言葉を失ったあとで (単行本)
言葉を失ったあとで (単行本) / 感想・レビュー
しいたけ
私はいま、言葉を失った状態なのだなと思った。あるいは元から語れる言葉を持っていなかったのかもしれない。借りてきた付け焼き刃の言葉は通用しないことに、この歳でようやく気がついた。仕事のことで悩み抜いて手にとった。上間さんの本をまだ読んでいなかったのが勿体なかったと思うほど素晴らしい人だと思った。言葉を使うことを生業とする信田さんと、手を使いサポートしようとする上間さん。被害者の傍でうずくまって何も出来ない私は、あと何年したら言葉を使えるようになるのだろう。
2022/05/25
おたま
社会調査の専門家である上間陽子と、臨床心理士・公認心理師である信田さよ子との対談集。基本的には上間陽子の方が社会調査で経験したことについて、信田さよ子に基本的な見方・考え方を問うという形。DV、虐待、性被害等について、現場からの上間の問いも凄まじいが、それに的確に答えていく信田の懐の深さも凄い。また、信田の学生運動の頃から、専門家権力批判、臨床心理学内での当事者からの告発等を経て日本心理臨床学会の再生までの部分は圧巻。信田さよ子というのは、その後も様々な体験を通して多くの抽斗を獲得していったようだ。
2023/02/24
ネギっ子gen
アディクションの第一人者と、沖縄で若い女性の調査を続ける『海をあげる』『裸足で逃げる』の著者が、「聞く」ことの現実を具体的に語りあった対談集。読書案内あり。ご本人が言うように、臨床心理士・信田さよ子氏が教育学者・上間陽子氏にカウンセリングを受けた本ともいえる。この題名に絡め信田氏は「まえがき」で、このように書く。<カウンセラーであるということは、言葉が武器であるということだ。武器なくして、ひと時も生き延びることなどできない/言葉は商売道具なのである。言葉なくしてカウンセラーという商売は成り立たない>と。⇒
2022/02/18
ほう
2020年11月に行われたオンラインでのトークイベントをきっかけに、計6回の対談(最後は対面)が書かれている。専門的な内容や言葉も多くあって、難解な所も多かったけれど、第一線で活動されている二人の非常に中身の濃い対談だと思った。どの章を読んでも重い。重いけれども、これは私たちの生活とも関わりがあり、ひとつの警鐘でもあると思う。読書案内も掲載されているが、これらの本も読みたいと思う。

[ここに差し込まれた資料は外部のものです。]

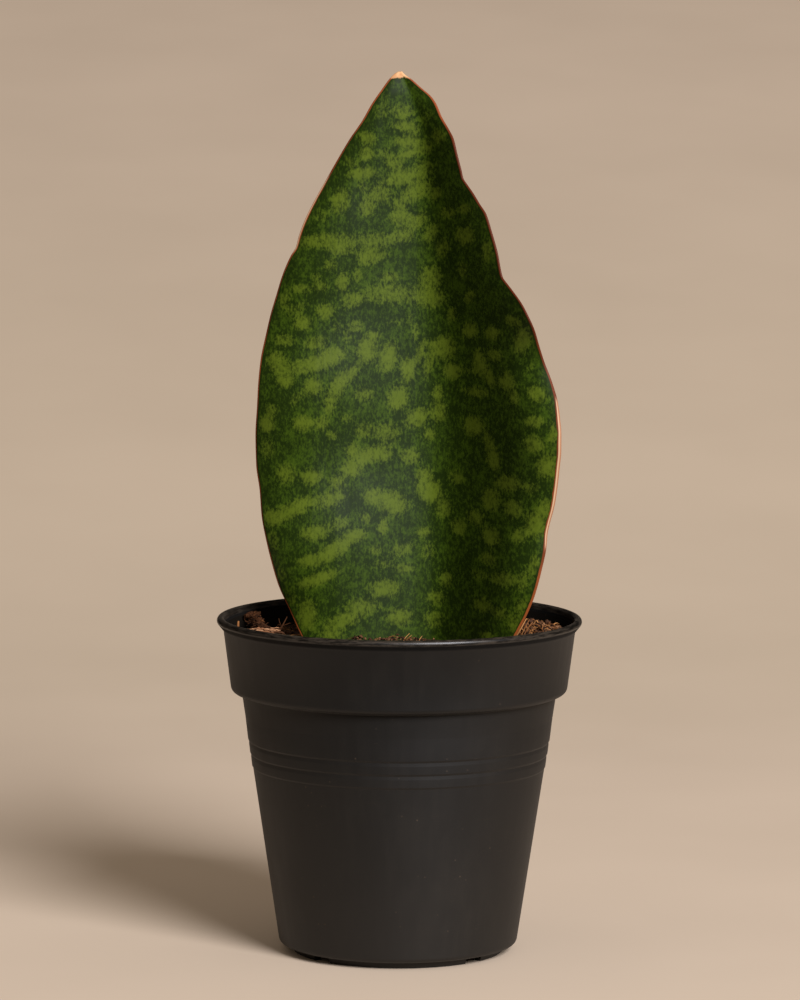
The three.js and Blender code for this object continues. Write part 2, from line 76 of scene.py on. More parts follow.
BEAD_CENTRE = (73.4, POT_HEIGHT - BEAD_RADIUS)
BEAD_ANGLES = (-48, 185)  # degrees, from the underside over the top to the inside
BEAD_STEPS = 26
RING_HEIGHTS = (76.1, 81.6, 87.1)  # lower lips of the three rings
RING_PROUD = 0.42
RING_LIP = 0.7
RING_LENGTH = 4
RING_CLEAR_Z = 97  # the wall is plain again from here
FILLET_STEPS = 6
FILLET_SHARE = 0.48  # of the shorter side that a fillet may take
POT_SIDES = 256
SHARP_ANGLE = 38  # degrees; shallower edges of the pot are shaded smooth
NOTCH_COUNT = 4
NOTCH_WIDTH = 8.6
NOTCH_ROOF = 0.15  # left between a notch and the pot's floor
NOTCH_BELOW = 1  # a notch is cut from this far under the foot
NOTCH_OVERRUN = (2.5, 2.1)  # how far a notch cuts past the foot ring, inside and outside
BOX_FACES = [(0, 1, 3, 2), (4, 6, 7, 5), (0, 4, 5, 1), (2, 3, 7, 6), (0, 2, 6, 4), (1, 5, 7, 3)]
DRAIN_COUNT = 8  # in a circle, with one more in the middle
DRAIN_RADIUS = 4
DRAIN_CIRCLE = 30
DRAIN_CUT = (1, 7)  # the holes are cut between these heights
DRAIN_SIDES = 40

# looks of the pot: pairs of heights between which a look comes in or goes out; under the rim bead and on
# the inside wall that look is painted shade
RIM_CHALK = (135.6, 136.4)
# painted shade: the dark band under the rim bead comes in and goes out between these
UNDER_RIM_SHADE_FOOT = (133.4, 134.6)
UNDER_RIM_SHADE_TOP = (135.6, 136.2)
# painted shade on the inside wall of the pot, above the mix
INSIDE_SHADE_TOP = (134.5, 135.6)
INSIDE_SHADE_FOOT = (110, 112)
INSIDE_SHADE_DEPTH = (0.4, 1.2)  # as above, but measured inwards from the collar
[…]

上間さんが今取り組んでいる沖縄での「若年ママの出産を支える宿泊施設 おにわ」に思いを馳せる。
2024/03/11
spatz
海をあげる が衝撃的だったので、彼女の以前の著作をリクエストしてあった。 海をあげるが賞をとった時の受賞スピーチ、静かな佇まいの静かな語りと共に、 心に残るものでしたね(おすすめです) 地元図書館の蔵書になく、道立からの相互貸借で、忘れたころに手元に来たのだが。が。内容が凄まじい。 身につまされるところが多々あった。色々ありすぎてまとめるのは難しい。 乖離 というのはどんなことでも、過酷な体験をしたものにはある、と感じている。体験したことがある人は、わかるだろう。指摘にはうなづかされることが多い。